Nanotechnology applications (nanoproducts) have entered the market or are expected to do so in the near future. Robust and science-based criteria are required to appraise and manage their sustainability. This paper describes the approach used to develop a comprehensive and reliable framework of criteria, which was missing until now, for evaluating the sustainability of nanoproducts. A literature review of the frameworks and tools employed to assess nanoproducts sustainability implications was firstly performed to select an initial set of criteria. A survey of experts in the sustainable nanotechnology domain was then conducted to elicit their knowledge in terms of completeness, reliability and validity of the criteria set. Ranking and correlation analyses completed the research by identifying the parameters of major interest as well as the links and dependencies between them. A total of 54 and 65 experts replied to the pilot and main survey, respectively. The reliability and validity of the criteria was assessed with the responses from both questionnaires, whereas the answers from the main survey were used to calculate the relative index of the criteria as well as their correlations.
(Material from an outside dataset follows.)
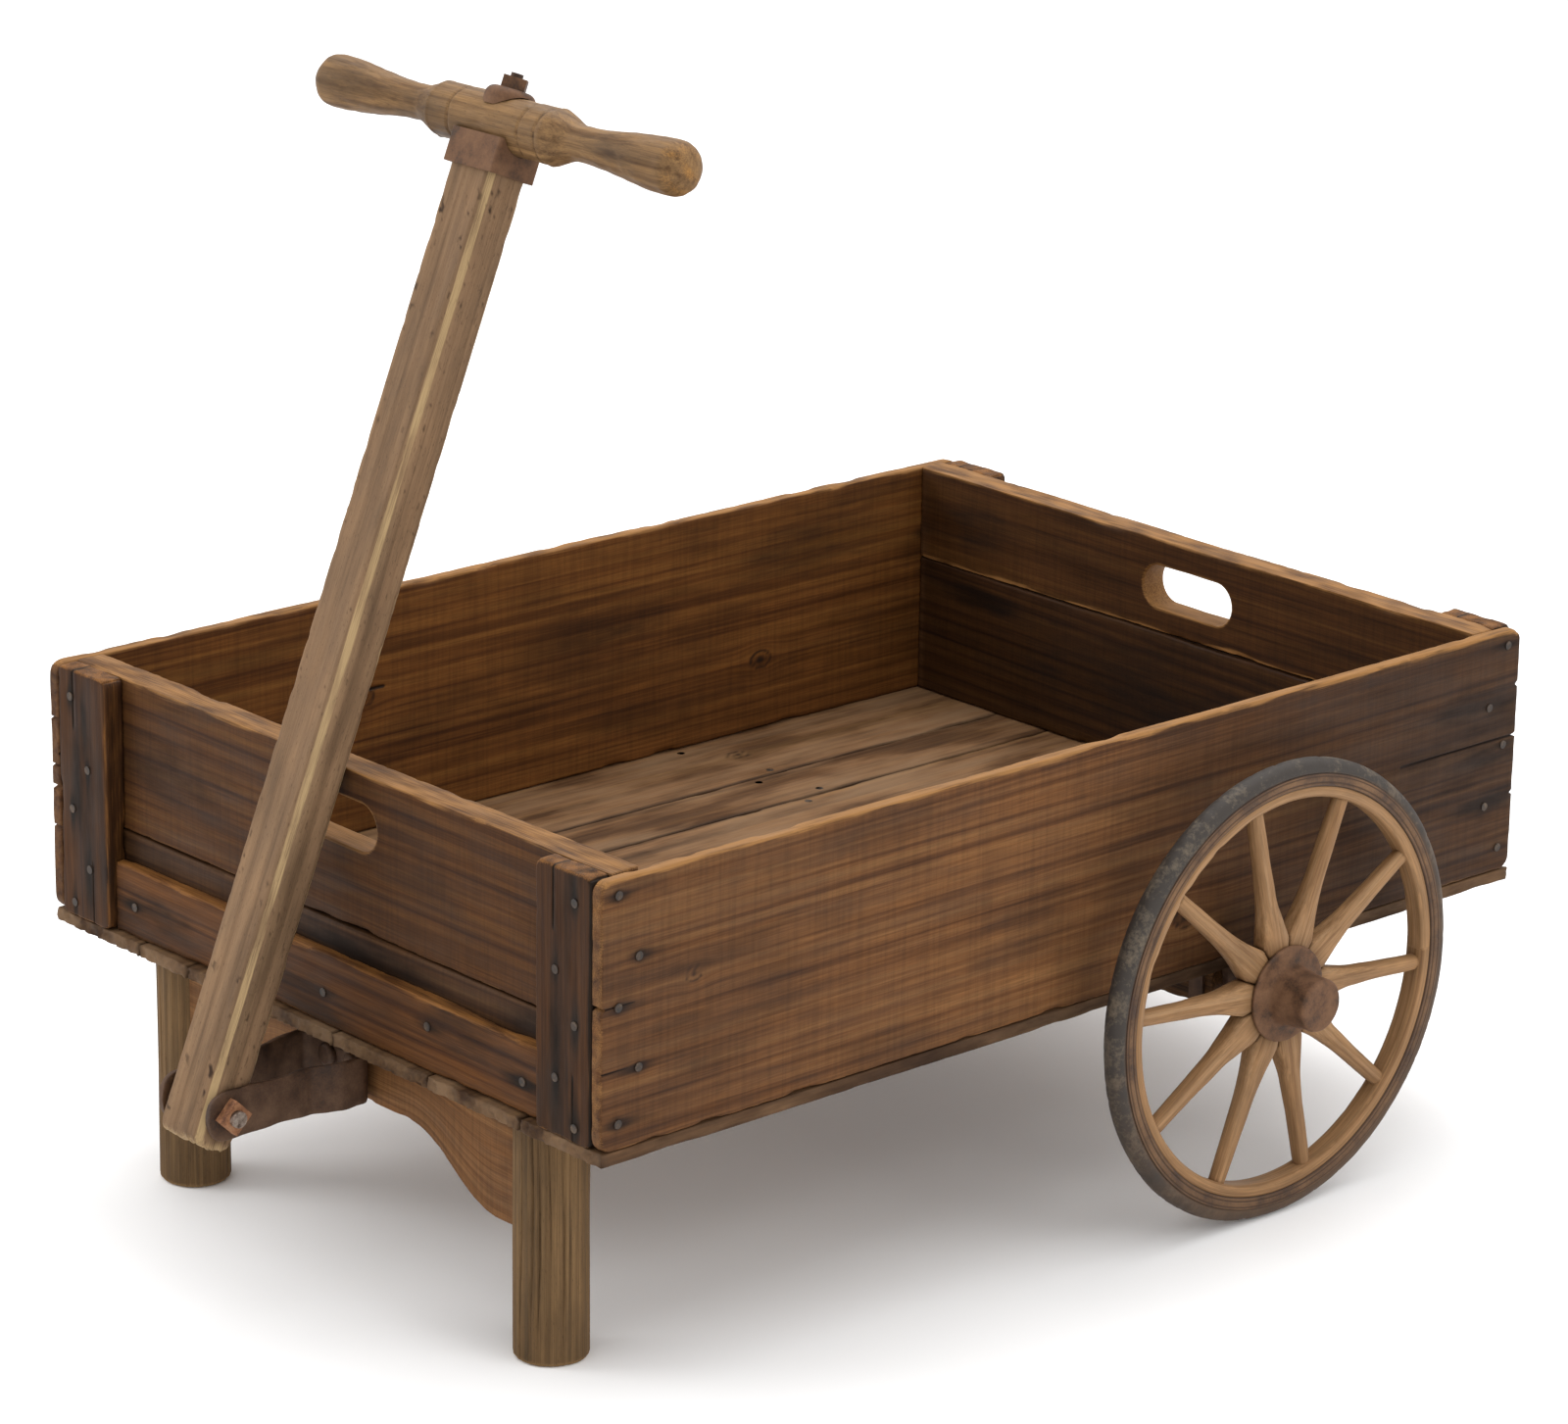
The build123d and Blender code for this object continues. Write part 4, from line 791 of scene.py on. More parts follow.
class CartEndBoards(bpy.types.Operator):
    """The stacked boards at both ends, the upper ones with their hand holes"""
    bl_idname = "cart.end_boards"
    bl_label = "End boards"

    def execute(self, context):
        values = context.scene.cart_box
        finish = finishes()["box"]
        nails = heads("cleat_nails", 1)
        common = dict(finish=finish, slot="box_pine", order=(0, 2, 1), band=values.worn_band,
                      chips=values.chips, waves=0.9, reach=values.stain_reach)
        holes = {}
        for end in ("front", "rear"):
            top = limits(f"{end}_board_upper")[1][2]
            holes[end] = ((4 * MM, top - 40.5 * MM), 98 * MM, 36 * MM)
        # shade darkens the outer and inner faces, warmth tints the front board's outer face red:
        # painted shade, partly old oily wood
        board("front_board_upper", seed=31, inner="high", hole=holes["front"],
              edges=(0, 0, 0.2, 0.72, 0.5), shade=(0.48, 0.36), warmth=0.9,
              spots=((110, 60, 110, 40, 0.45), (560, 60, 70, 40, 0.35),
                     (420, 20, 120, 14, 0.3)), **common)
        board("rear_board_upper", seed=37, inner="low", hole=holes["rear"],
              edges=(0, 0, 0.9, 0.75, 0.5), shade=(0.4, 0.52),
              spots=((60, 40, 90, 30, 0.6), (300, 50, 110, 22, 0.35), (480, 30, 80, 24, 0.4)),
              **common)
        board("front_board_lower", seed=41, inner="high", nails=nails, steps=(4, 4, 6),
              edges=(0, 0, 0.2, 0.3, 0.3), shade=(0.55, 0.5),
              spots=((330, 60, 170, 16, 0.75), (80, 66, 90, 10, 0.5),
                     (540, 62, 70, 16, 0.7)), **common)
        board("rear_board_lower", seed=43, inner="low", nails=nails, steps=(4, 4, 6),
              edges=(0, 0, 0.2, 0.2, 0.3), shade=(0.5, 0.66),
              spots=((300, 55, 320, 60, 0.62), (80, 95, 60, 14, 0.8),
                     (520, 30, 90, 30, 0.5)), **common)
        return {"FINISHED"}


class CartStrips(bpy.types.Operator):
    """The corner cleats and the two low battens"""
    bl_idname = "cart.strips"
    bl_label = "Cleats and battens"

    def execute(self, context):
        values = context.scene.cart_box
        finish = finishes()["cleat"]
        nails = heads("cleat_nails", 1)
        batten_nails = heads("batten_nails", 1)
        for number, (end, side) in enumerate((e, s) for e in ("front", "rear") for s in SIDES):
            streaks = ((60, 24, 110, 8, 0.55), (140, 34, 70, 9, 0.5), (98, 60, 400, 3, 0.9))
            if side == "left":
                streaks = ((40, 36, 45, 9, 0.75), (110, 22, 60, 10, 0.65),
                           (160, 34, 40, 9, 0.7), (98, 0, 400, 2.5, 0.8))
            # shade darkens every face of a cleat: painted shade, partly old oily wood
            board(f"{end}_cleat_{side}", finish, "box_pine", (2, 0, 1), 51 + 7 * number,
                  nails=nails, steps=(3, 3, 3), band=3.4, reach=values.stain_reach * 1.3,
                  edges=(0.1, 0.7, 0.45, 0.45, 0.7), spots=streaks, chips=1.8, waves=0.9,
                  ragged=0.6, ragged_size=14.0, rim=2.6, corner=5.0, shade=(0.42, 0.42),
                  cracks=((150, 196, 20, 0.8, 2.0), (0, 50, 41, 0.7, 1.6)))
        for number, end in enumerate(("front", "rear")):
            board(f"{end}_batten", finish, "box_pine", (0, 2, 1), 81 + 9 * number,
                  nails=batten_nails, steps=(3, 3, 3), band=4.5, reach=values.stain_reach,
                  edges=(0.1, 0.1, 0.2, 0.75, 0.6), chips=2.2, waves=1.6,
                  spots=((70, 30, 60, 14, 0.5), (300, 22, 60, 12, 0.35),
                         (420, 36, 50, 8, 0.4)))
        return {"FINISHED"}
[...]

This research resulted in a framework composed of 68 criteria, which are structured into six main areas: (i) economic performance; (ii) environmental impacts, (iii) environmental risk assessment; (iv) human health risk assessment; (v) social implications and (vi) technical performance. This study helps to broaden the understanding on the identification of criteria for sustainability assessments. It also provides those interested in evaluating nanotechnology implications with the basis for real case studies, possibly by integrating available information with the stakeholders using tools that support decision-making.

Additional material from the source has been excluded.